Unlike railway operational services that is provided by the railway authority, inland waterways commercial ferry and boat services is currently undertaken by the private sector, while the job of government is that of regulation, monitoring, surveillance, search and rescue. It is worrisome that rather than focus on what is lacking, the Managing Director of NIWA, Barr. George Moghalu has also dragged Sambo into endorsing some of its questionable projects that has merely introduced an anomaly into the system aside depleting the nation’s scarce resources through misappropriation.

What is more embarrassing and melodramatic is the fact that the minister condescended to launching the patrol and passenger boats on land, sitting idly on their hanger within NIWA’s premises; thus exposing Nigeria to the booth of jokes.

Nobody is thus sure of the functional status of the water crafts, which reduces the commissioning exercise to a circus show with the minister gleefully seated inside one of the boats, while those with him including the authority’s management staffs grinned from ear to ear, to complete the theatre of absurdity.

However this government chose to rationalize the illogicality, it is most unfortunate that the HMOT gave official seal to the official melodramatic.

Although Nigerian is blessed with a going inland waterways commercial operations that is only limited in terms of boats and assets  correct specifications, sizes, carrying weight and mass; the NIWA Act does not envisage participation in commercial boat services.

Therefore, the acquisition of a ferry boat purportedly to encourage the growth of fleet expansion at a time we are hugely challenged to keep pace with regulation, develop, accredit, inspect and monitor capacities is not only disingenuous but politically and economically reprehensible.

Nigeria is going through hard times, there is acute revenue shortages, our economic productive assets are under-performing, inflation is rife, we are challenged in the area of capital and recurrent expenditure; debt servicing is growing, foreign earnings has dipped significantly; and this is certainly not the time to be wasteful.

President Muhammadu Buhari is rounding up his administration and it is his hope that his ministers and chief executive officers preoccupation at this time is to support him to handover a legacy built on sound and enduring framework.

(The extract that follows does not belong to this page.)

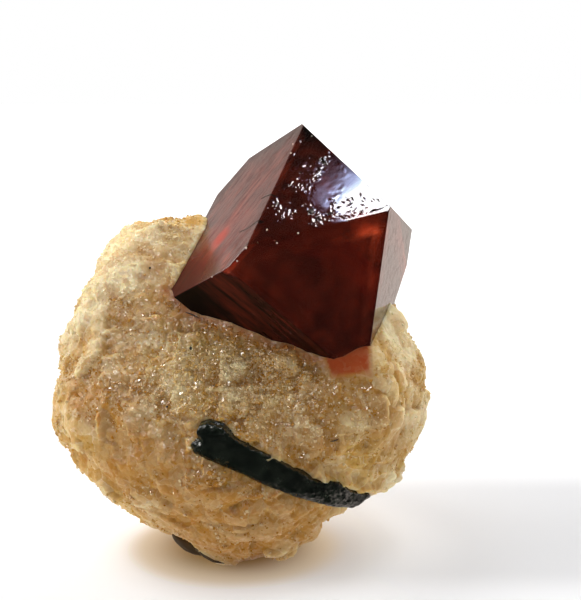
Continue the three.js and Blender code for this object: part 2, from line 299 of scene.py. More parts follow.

Thankfully, Sambo during  the commissioning of the three boats inclusive of the passenger ferry boat described inland waterways transportation as critical to the economy, even though it is no longer the cheapest and safest means of moving goods and persons, especially in riverine areas like the HMOT observed at the Port Harcourt Area Office of NIWA.

Having served in subordinate management role in the authority, and with an understanding of its impact on national development, the minister must insist on the minimum design and momentum to achieve a well structured organised private sector led operations, devoid of white elephant and unsustainable projects.

While the transport minister’s call for NIWA leadership to operationalize the Lagos Marina Area Office said to have been identified as a hub for interstate coastal transportation of cargoes is germane and significant, perhaps there’s need to tarry until the right framework, economic, security and required infrastructure are put in place. Anything less will amount to a national disservice and a possible prelude to further administrative derailment and disaster.

It will be recalled that Moghalu in 2020 embarked on a faulty interstate coastal transportation of cargo through ill advice, believed also to have been driven largely by an inexplicable rush to fulfill narrow considerations; believed to be political, economic and otherwise.

Even though it is said that our state actors are immune to shame, one cannot rule out the fact that the failed trial in 2020 earned this government some embarrassments by foreign interests that watched that operational rascality.

That error was tolerated in the expectation that the Buhari government still had time enough to retool the system and re-launch a fresh start. Sadly the inland waterways hadn’t quite achieved any real transformation nor achieved a mapped recovery in the last dispensation until the beginning of this minister’s regime.

He must therefore get demand adequate briefing lest the same mistake is recorded again by the same government at the twilight of its lifespan.